More information on HA advanced options found here: https://docs.vmware.com/en/VMware-vSphere/6.5/com.vmware.vsphere.avail.doc/GUID-E0161CB5-BD3F-425F-A7E0-BF83B005FECA.html
Das.isolationaddress option – Sets the address to ping to determine if a host is isolated from the network. This address is pinged only when heartbeats are not received from any other host in the cluster. If not specified, the default gateway of the management network is used. This default gateway has to be a reliable address that is available, so that the host can determine if it is isolated from the network. You can specify multiple isolation addresses (up to 10) for the cluster: das.isolationAddressX, where X = 0-9. Typically you should specify one per management network. Specifying too many addresses makes isolation detection take too long.
Network Path redundancy
Network path redundancy is crucially important in a vSphere cluster in all aspects. However, with the vSphere HA functionality it is critically important as well. You don’t want to have false positives when it comes to perceived HA failures due to network communication issues only.
Having multiple NICs backing a network configured on your ESXi server that are uplinked into redundant physical switches. This helps to make sure that you have redundancy in the case of NIC failures, network cable failures, network cable removal, and switch failures.
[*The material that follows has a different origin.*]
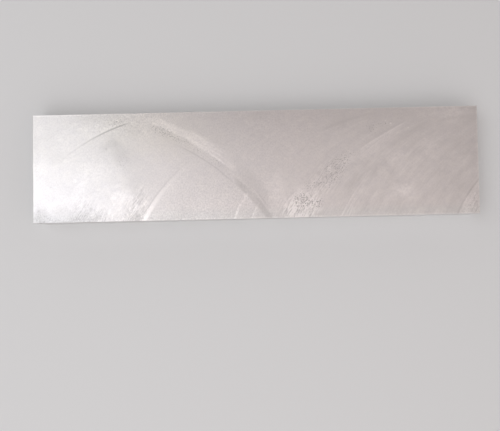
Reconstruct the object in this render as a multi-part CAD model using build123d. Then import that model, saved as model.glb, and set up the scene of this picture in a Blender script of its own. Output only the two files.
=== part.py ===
from build123d import *
import os

# Sawn aluminium flat plate: one piece of plain stock, cut to length with a saw.
# Frame: +X along the length, +Y across the width, +Z up through the thickness.
# The origin is the centre of the bottom face, which lies on the floor.
# Millimetres.

# Driving dimensions
plate_length = 288.0        # along X, sawn end to sawn end, at the back long side
plate_width = 70.0          # along Y
plate_thickness = 18.0      # along Z
end_out_of_square = 0.8     # the saw cut of the +X end runs this much short at the front corner
edge_break = 0.3            # flat left on every edge where the burr was knocked off

# Outline of the broad face: the -X end is square, the +X end is as it was sawn
half_length = plate_length / 2
half_width = plate_width / 2
outline = [
    (-half_length, -half_width),
    (half_length - end_out_of_square, -half_width),
    (half_length, half_width),
    (-half_length, half_width),
]

# The blank, with its bottom face on Z = 0
blank = extrude(make_face(Polyline(outline, close=True)), amount=plate_thickness, dir=(0, 0, 1))

# Every one of the twelve edges has the same small edge break
plate = chamfer(blank.edges(), edge_break)
plate.label = "plate"

os.makedirs("parts", exist_ok=True)
export_step(plate, "parts/plate.step")
print("plate volume mm3", plate.volume, "box", plate.bounding_box())
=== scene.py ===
import math

import bpy
import numpy as np
from mathutils import Matrix, Vector


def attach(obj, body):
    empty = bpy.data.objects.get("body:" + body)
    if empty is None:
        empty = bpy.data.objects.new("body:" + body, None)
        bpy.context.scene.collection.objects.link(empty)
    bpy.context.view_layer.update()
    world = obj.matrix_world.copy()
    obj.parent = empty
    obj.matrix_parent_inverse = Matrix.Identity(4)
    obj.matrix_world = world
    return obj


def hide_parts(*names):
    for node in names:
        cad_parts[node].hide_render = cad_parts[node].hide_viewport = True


# Sawn aluminium plate, 288 x 70 x 18 mm, lying flat and seen from above.
# Metres, in the frame of the CAD model. Inside the surface functions x and y are
# millimetres, x from the plate's left end and y from its front long side.

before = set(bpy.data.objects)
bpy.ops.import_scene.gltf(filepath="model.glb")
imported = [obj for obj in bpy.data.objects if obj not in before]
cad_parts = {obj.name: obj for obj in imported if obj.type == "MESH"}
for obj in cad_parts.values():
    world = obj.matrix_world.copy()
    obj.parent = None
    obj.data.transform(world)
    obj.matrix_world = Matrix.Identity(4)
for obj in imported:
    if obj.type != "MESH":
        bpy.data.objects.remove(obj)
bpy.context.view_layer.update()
scene = bpy.context.scene

# ---------------------------------------------------------------- real sizes, mm
LENGTH = 288.0
WIDTH = 70.0
THICK = 18.0
SKEW = 0.8          # the right-hand cut is this much short at the front corner
EDGE = 0.3          # edge break

# A 256 mm circular saw fed along the plate left its marks: each is part of a
# circle of this radius, centred this far below the front side.
BLADE_R = 128.0
BLADE_Y = -57.0

# ---------------------------------------------------------------- camera
# Solved from the plate's corners: looking down from 0.35 m, 2.6 degrees off the
# vertical, with the plate turned 1.3 degrees in the picture.
CAM_HEIGHT = 0.350052
CAM_TILT = math.radians(-2.5539)
CAM_ROLL = math.radians(0.0019)
PLATE_AT = (0.003973, 0.047983)
PLATE_TURN = 0.02312
FOCAL_PX = 517.5
PICTURE_W = 500.0

turn = Matrix.Rotation(PLATE_TURN, 4, "Z")
place = Matrix.Translation((PLATE_AT[0], PLATE_AT[1], 0.0)) @ turn
look = Matrix.Rotation(CAM_TILT, 4, "X") @ Matrix.Rotation(CAM_ROLL, 4, "Y")
camera_in_world = Matrix.Translation((0.0, 0.0, CAM_HEIGHT)) @ look.transposed()
camera_data = bpy.data.cameras.new("camera")
camera_data.sensor_width = 36.0
camera_data.lens = FOCAL_PX / PICTURE_W * 36.0
camera_data.clip_start = 0.01
camera_data.clip_end = 20.0
camera = bpy.data.objects.new("camera", camera_data)
scene.collection.objects.link(camera)
camera.matrix_world = place.inverted() @ camera_in_world
scene.camera = camera

# ---------------------------------------------------------------- light and floor
scene.view_settings.view_transform = "Standard"
scene.view_settings.look = "None"
scene.view_settings.exposure = 0.0
scene.view_settings.gamma = 1.0

world = bpy.data.worlds.new("soft_light")
scene.world = world
world.use_nodes = True
sky_tree = world.node_tree
sky = sky_tree.nodes["Background"]
way_up = sky_tree.nodes.new("ShaderNodeTexCoord")
way_split = sky_tree.nodes.new("ShaderNodeSeparateXYZ")
sky_ramp = sky_tree.nodes.new("ShaderNodeValToRGB")
sky_ramp.color_ramp.interpolation = "EASE"
sky_ramp.color_ramp.elements.new(0.3)
sky_ramp.color_ramp.elements.new(0.6)
for stop, (at, colour) in zip(sky_ramp.color_ramp.elements, (
    (0.0, (0.60, 0.60, 0.60)),        # level with the floor, and like it
    (0.10, (0.645, 0.638, 0.633)),    # pale all round, low down
    (0.38, (0.645, 0.638, 0.633)),
    (0.72, (0.299, 0.262, 0.253)),    # duller and warmer overhead
)):
    stop.position = at
    stop.color = (*colour, 1.0)
sky_tree.links.new(way_up.outputs["Generated"], way_split.inputs[0])
sky_tree.links.new(way_split.outputs[2], sky_ramp.inputs["Fac"])
sky_tree.links.new(sky_ramp.outputs["Color"], sky.inputs["Color"])
sky.inputs["Strength"].default_value = 1.0


def softbox(name, azimuth, elevation, distance, size, power, colour):
    """A square soft light aimed at the plate. Azimuth 0 is +X, 90 is +Y."""
    a, e = math.radians(azimuth), math.radians(elevation)
    way = Vector((math.cos(a) * math.cos(e), math.sin(a) * math.cos(e), math.sin(e)))
    data = bpy.data.lights.new(name, "AREA")
    data.shape = "RECTANGLE"
    data.size, data.size_y = size
    data.energy = power
    data.color = colour
    ob = bpy.data.objects.new(name, data)
    scene.collection.objects.link(ob)
    ob.location = way * distance
    ob.rotation_mode = "QUATERNION"
    ob.rotation_quaternion = way.to_track_quat("Z", "Y")
    return ob


softbox("key", 205.5, 61.9, 1.1, (1.62, 0.64), 4.91, (0.972, 1.0, 1.03))
softbox("fill", 299.2, 60.8, 1.1, (1.5, 1.5), 3.16, (1.0, 0.885, 0.855))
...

Additionally, you can also benefit from creating a second management network attached to a separate virtual switch. This creates additional redundancy for vSphere HA to communicate the heartbeats.
Wrapping Up
Network Best Practices for vSphere HA High Availability Clusters are certainly an area that needs to be given due attention when configuring, troubleshooting, and architecting a vSphere HA solution for a vSphere cluster. By keeping in line with these and other best practices mentioned, it helps to minimize problems related to network issues with vSphere HA.